Ill-advisedly, "The Crocodile Hunter: Collision Course" tries its best to be two-movies-for-the-price-of-one. Suffice to say, it fails on both levels. When Irwin and his fearless American-born wife Terri are out and about in terms of mingling with the creepy and crawling creatures, there's a sense of chaotic frolic to be had by all. The film is naughty fun when you see the Irwins tangle with the ominous habitat that only Marlon Perkins and his ilk can fully appreciate. But then this begs the question: why go through the trouble of checking out Irwin and his familiar high jinks on the big screen when you can see a better product on the small screen in the comforts of your own home? And one wouldn't have to endure the contrived and senseless accompanying storyline that smothers the real treat of seeing the Irwin family relate to their wild surroundings in daring, earnest fashion.

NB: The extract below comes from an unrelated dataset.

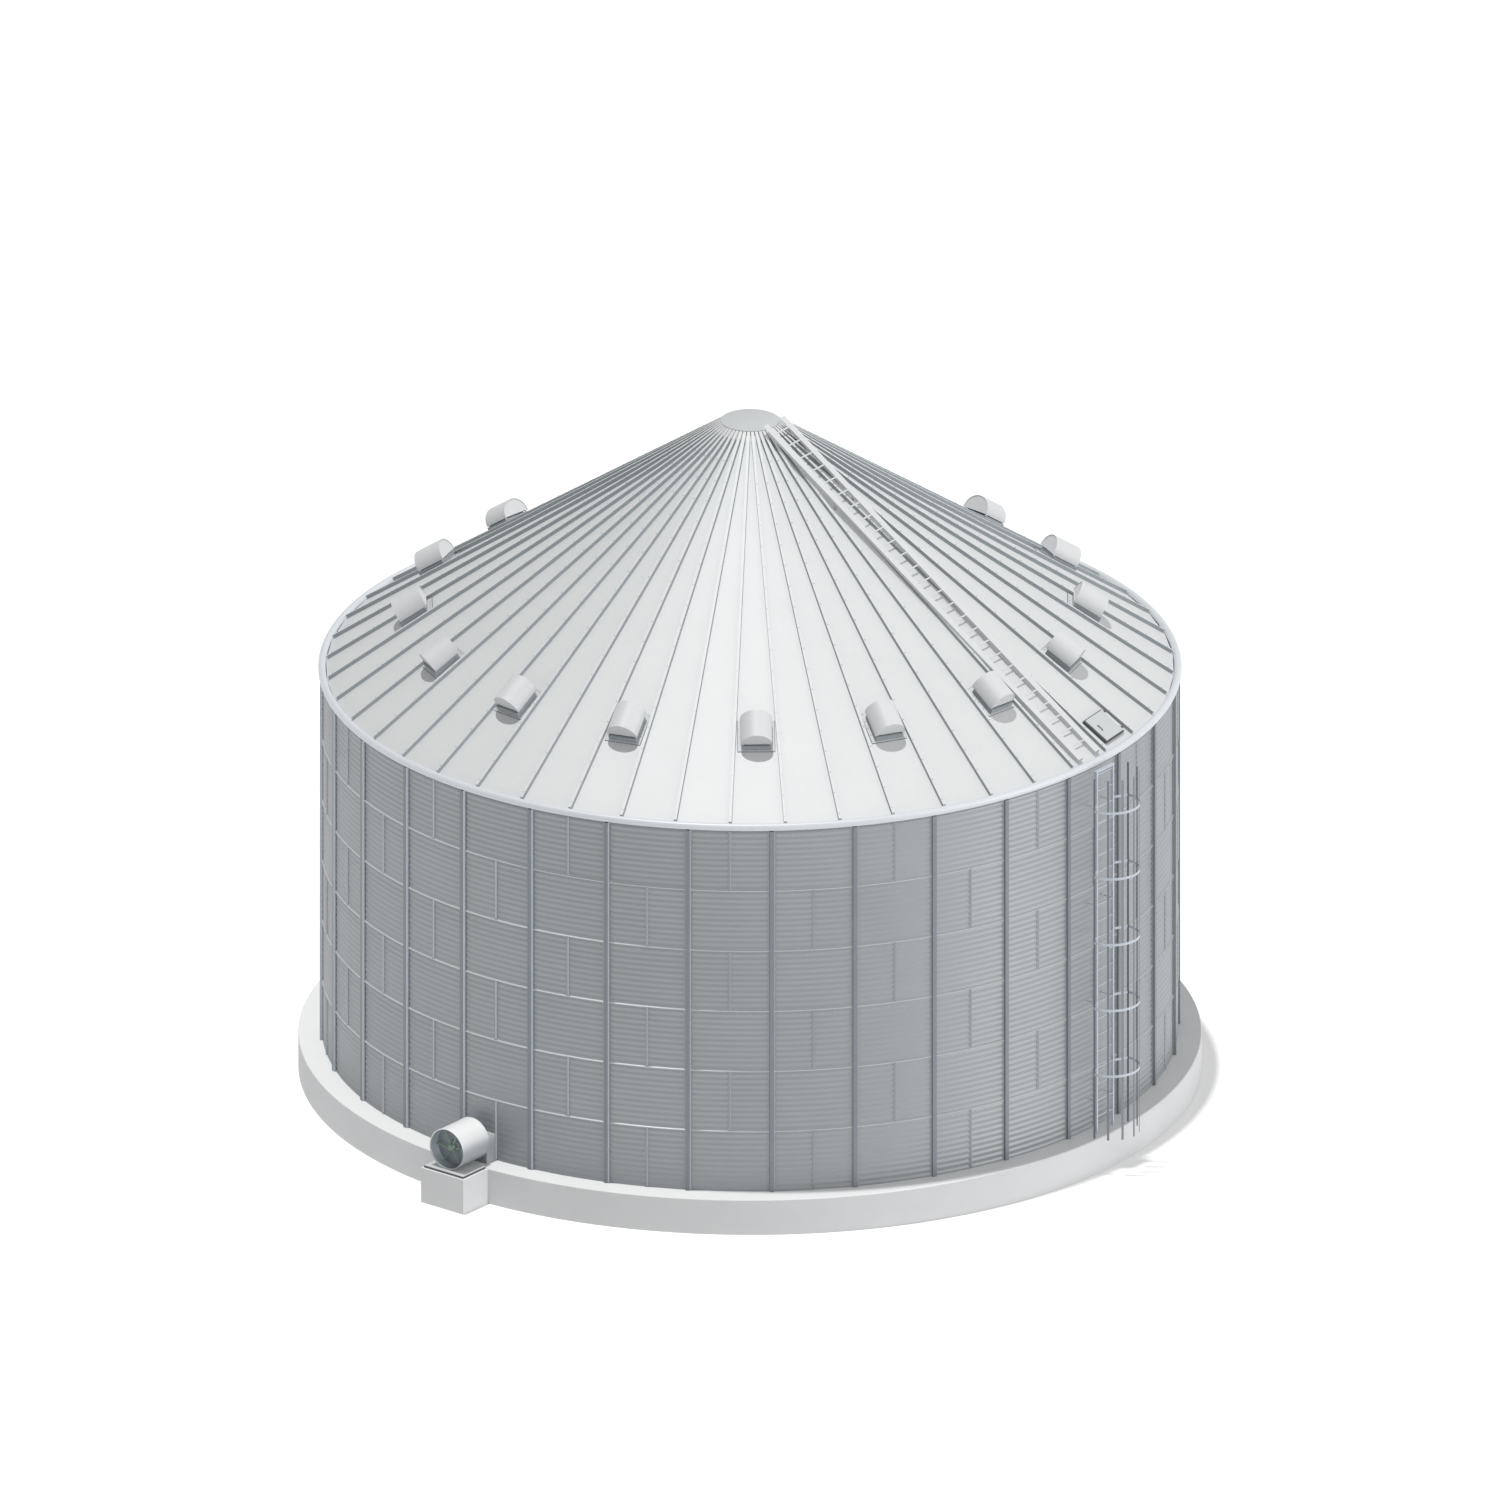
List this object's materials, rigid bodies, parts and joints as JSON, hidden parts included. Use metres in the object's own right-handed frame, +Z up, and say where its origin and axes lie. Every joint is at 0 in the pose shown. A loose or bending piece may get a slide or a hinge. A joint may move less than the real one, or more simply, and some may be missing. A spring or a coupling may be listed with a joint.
{
  "type": "grain silo",
  "caption": "Round corrugated steel grain silo with a ribbed cone roof, roof vents, hatch, caged ladder and aeration fan on a concrete plinth.",
  "frame": {"origin": "on the silo's axis at ground level, at the middle of the plinth's underside", "axes": "+Z up along the silo's axis, +X through the middle of the roof hatch"},
  "size_m": [15.8411, 16.0634, 12.0218],
  "materials": {
    "concrete": "fair-faced concrete",
    "galvanised_sheet": "galvanised, weathered matt",
    "roof_sheet": "light galvanised, satin",
    "light_steel": "light grey satin",
    "ladder_steel": "galvanised blue-grey",
    "dark_steel": "dark grey matt",
    "fan_grey": "light grey satin",
    "rotor_green": "grey-green satin"
  },
  "bodies": {
    "silo": {"foundation_slab": "concrete", "fan_pad": "concrete", "wall_segment_1": "galvanised_sheet", "wall_segment_2": "galvanised_sheet", "wall_segment_3": "galvanised_sheet", "wall_segment_4": "galvanised_sheet", "wall_segment_5": "galvanised_sheet", "wall_segment_6": "galvanised_sheet", "wall_segment_7": "galvanised_sheet", "wall_segment_8": "galvanised_sheet", "eave_ring": "light_steel", "roof_sector_1": "roof_sheet", "roof_sector_2": "roof_sheet", "roof_sector_3": "roof_sheet", "roof_sector_4": "roof_sheet", "roof_sector_5": "roof_sheet", "roof_sector_6": "roof_sheet", "roof_sector_7": "roof_sheet", "roof_sector_8": "roof_sheet", "peak_collar": "dark_steel", "peak_cap": "light_steel", "roof_vent_01": "light_steel", "roof_vent_02": "light_steel", "roof_vent_03": "light_steel", "roof_vent_04": "light_steel", "roof_vent_05": "light_steel", "roof_vent_06": "light_steel", "roof_vent_07": "light_steel", "roof_vent_08": "light_steel", "roof_vent_09": "light_steel", "roof_vent_10": "light_steel", "roof_vent_11": "light_steel", "roof_vent_12": "light_steel", "roof_vent_13": "light_steel", "roof_vent_14": "light_steel", "roof_vent_15": "light_steel", "roof_vent_16": "light_steel", "hatch_frame": "dark_steel", "roof_ladder": "ladder_steel", "wall_ladder": "ladder_steel", "ladder_cage": "ladder_steel", "fan_base_plate": "dark_steel", "fan_housing": "fan_grey", "fan_motor": "dark_steel", "transition_duct": "fan_grey"},
    "hatch_lid": {"hatch_lid": "light_steel"},
    "fan_rotor": {"fan_rotor": "rotor_green"}
  },
  "joints": [
    {"name": "hatch_hinge", "type": "hinge", "parent": "silo", "child": "hatch_lid", "pos_m": [6.92607, 0.316, 7.63679], "axis": [-0.8331, 0, 0.5532], "range_deg": [0, 110]},
    {"name": "fan_spin", "type": "hinge", "parent": "silo", "child": "fan_rotor", "pos_m": [-1.41089, -8.00156, 1.0506], "axis": [-0.1736, -0.9848, 0], "continuous": true}
  ]
}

The "second" movie involves the aforementioned plot that has nitwitted CIA operatives trying to lasso Steve and Terri in an effort to label them enemy agents, mainly because their huge reptilian four-legged friend gulped down a notable device from a U.S. spy satellite system that previously exploded in outer space. Huh? Needing to get their hands on this critical part before it "upsets the world's balance", the American contingency head to Australia where they haplessly tussle with our cheeky revered hero and his menagerie of misfits.

At best, "The Crocodile Hunter: Collision Course" is a mediocre vehicle that uses the excuse (and opportunity) to introduce the lovable daredevil wackjob Steve Irwin to a broader audience. And why not? Irwin, after all, is indeed one-of-a-kind and he does possess an odd enthusiasm in what he considers his stimulating and valued livelihood. Irwin is definitely informative, imaginative and deliriously dedicated. And let's face it...some folks are curiously mystified by him. Stainton is wise enough to incorporate the dependable trappings that his star relies on--combating crocs, snakes and spiders, talking to the camera in an effort to enlighten his devoted followers, showcasing that goofy and excitable persona, soaking up the thrill of the environmental moments, etc. Still, this isn't enough to equal the spontaneous spark that Irwin demonstrates so effortlessly on his riotous, noteworthly TV series.

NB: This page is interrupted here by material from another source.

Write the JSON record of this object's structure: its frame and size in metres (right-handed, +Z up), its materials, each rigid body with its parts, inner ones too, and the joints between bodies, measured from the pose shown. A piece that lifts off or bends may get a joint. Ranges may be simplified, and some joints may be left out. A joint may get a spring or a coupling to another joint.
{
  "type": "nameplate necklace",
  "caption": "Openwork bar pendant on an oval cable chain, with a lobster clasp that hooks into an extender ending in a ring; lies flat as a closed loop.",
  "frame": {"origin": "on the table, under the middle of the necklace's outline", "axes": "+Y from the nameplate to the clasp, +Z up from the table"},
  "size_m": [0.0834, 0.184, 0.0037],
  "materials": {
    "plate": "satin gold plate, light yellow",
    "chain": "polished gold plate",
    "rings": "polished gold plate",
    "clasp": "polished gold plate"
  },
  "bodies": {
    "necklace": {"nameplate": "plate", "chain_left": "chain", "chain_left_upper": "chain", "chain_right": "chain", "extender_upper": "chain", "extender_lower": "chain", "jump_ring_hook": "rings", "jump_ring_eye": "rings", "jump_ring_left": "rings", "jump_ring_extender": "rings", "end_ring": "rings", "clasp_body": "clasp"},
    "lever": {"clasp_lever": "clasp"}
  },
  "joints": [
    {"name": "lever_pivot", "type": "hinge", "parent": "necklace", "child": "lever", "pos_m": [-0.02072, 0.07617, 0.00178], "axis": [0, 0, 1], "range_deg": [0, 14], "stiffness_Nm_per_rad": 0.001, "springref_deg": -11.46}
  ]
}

Unfortunately, the only thing that collaborators Stainton and Irwin couldn't wrangle besides a moody reptile is a drippy screenplay that notoriously sprung from the loosely inept fingertips of writer Holly Goldberg Sloan. A cute ploy is obviously having the Irwins approach their wily wits with the intended vigor necessary to stimulate the proceedings. Not so cute is seeing how clumsy and cockeyed the transparent tripe overtakes the subplot about hopeless American G-men and the indifference to their nature-loving counterparts. Whatever.

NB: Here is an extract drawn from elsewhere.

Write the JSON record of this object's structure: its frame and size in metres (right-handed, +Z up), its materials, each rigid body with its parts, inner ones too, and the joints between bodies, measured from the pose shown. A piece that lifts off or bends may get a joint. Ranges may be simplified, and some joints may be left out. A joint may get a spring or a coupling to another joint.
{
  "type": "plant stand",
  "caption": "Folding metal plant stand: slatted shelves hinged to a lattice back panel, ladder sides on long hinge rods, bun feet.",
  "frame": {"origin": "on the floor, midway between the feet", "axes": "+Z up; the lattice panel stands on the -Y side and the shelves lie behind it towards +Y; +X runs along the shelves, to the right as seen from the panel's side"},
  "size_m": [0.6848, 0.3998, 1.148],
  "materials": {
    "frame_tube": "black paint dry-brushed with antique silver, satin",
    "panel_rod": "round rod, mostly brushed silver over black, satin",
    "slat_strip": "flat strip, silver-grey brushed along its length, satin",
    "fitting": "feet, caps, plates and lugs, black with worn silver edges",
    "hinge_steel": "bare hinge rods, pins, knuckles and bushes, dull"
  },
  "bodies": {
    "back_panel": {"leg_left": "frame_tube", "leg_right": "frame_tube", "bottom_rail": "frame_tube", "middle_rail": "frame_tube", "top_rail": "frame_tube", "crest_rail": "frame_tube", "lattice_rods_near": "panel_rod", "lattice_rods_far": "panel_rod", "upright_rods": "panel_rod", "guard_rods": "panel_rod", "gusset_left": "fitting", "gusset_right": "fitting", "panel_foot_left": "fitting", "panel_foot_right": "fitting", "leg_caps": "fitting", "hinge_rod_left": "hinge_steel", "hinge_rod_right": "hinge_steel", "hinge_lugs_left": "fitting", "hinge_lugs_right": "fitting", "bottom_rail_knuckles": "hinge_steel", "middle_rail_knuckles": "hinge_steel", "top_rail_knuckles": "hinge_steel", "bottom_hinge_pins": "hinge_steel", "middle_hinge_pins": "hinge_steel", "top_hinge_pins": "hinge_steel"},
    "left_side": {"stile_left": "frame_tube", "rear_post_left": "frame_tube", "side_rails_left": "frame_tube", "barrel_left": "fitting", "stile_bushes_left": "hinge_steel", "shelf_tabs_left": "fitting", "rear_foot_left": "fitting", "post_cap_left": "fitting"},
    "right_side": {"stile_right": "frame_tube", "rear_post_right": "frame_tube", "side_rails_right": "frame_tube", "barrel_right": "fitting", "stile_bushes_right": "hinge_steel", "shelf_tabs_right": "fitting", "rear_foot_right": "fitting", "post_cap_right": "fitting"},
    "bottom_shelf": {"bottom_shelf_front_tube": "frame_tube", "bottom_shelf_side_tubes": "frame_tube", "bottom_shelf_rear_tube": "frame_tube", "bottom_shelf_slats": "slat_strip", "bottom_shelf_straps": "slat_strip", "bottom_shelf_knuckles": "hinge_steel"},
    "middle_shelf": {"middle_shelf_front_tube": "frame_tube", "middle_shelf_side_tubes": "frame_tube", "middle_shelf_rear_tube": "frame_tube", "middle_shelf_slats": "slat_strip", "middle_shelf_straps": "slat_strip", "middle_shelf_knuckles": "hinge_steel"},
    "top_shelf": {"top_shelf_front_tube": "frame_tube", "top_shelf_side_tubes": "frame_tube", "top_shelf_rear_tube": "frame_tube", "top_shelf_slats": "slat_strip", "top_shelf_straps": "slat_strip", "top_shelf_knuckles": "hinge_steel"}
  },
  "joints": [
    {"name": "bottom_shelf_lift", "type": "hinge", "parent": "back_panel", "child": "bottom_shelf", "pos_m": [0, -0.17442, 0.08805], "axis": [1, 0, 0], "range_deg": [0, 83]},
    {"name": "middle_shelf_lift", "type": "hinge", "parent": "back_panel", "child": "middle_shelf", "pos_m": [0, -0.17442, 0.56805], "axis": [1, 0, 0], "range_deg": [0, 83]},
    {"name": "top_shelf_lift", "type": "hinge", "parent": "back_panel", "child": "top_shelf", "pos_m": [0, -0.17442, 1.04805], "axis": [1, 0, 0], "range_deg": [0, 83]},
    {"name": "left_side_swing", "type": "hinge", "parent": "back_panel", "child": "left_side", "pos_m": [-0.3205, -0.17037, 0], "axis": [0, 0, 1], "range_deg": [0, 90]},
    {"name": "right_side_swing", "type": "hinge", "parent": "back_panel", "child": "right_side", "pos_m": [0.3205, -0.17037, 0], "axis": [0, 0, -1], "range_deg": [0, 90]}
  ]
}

For the most part, Irwin tries his darndest to maintain that cheerful Aussie spirit while engaging in the frenetic frivolity that has become his characteristic signature. We become devilishly entranced when Irwin pounces on the croc's back because there's a hint of no restricted boundaries; you get the sense that the Irwins will stop it nothing to go through great lengths to capture our imagination. But with colorless supporting characters and Irwin's knack for gimmicky gestures such as examining animal fecal droppings, one gets the feeling that there's more than just this hyper croc hunter heading for a certain collision course. All I can say is, "grab your helmets, mates!"

The kiddies may unknowingly take Irwin and company in acceptable, good-natured doses. But for most adults watching this hollow showcase, they're most likely to yell, "what a darn croc!" Let's put the shrimp on the barbie and call it a day, shall we?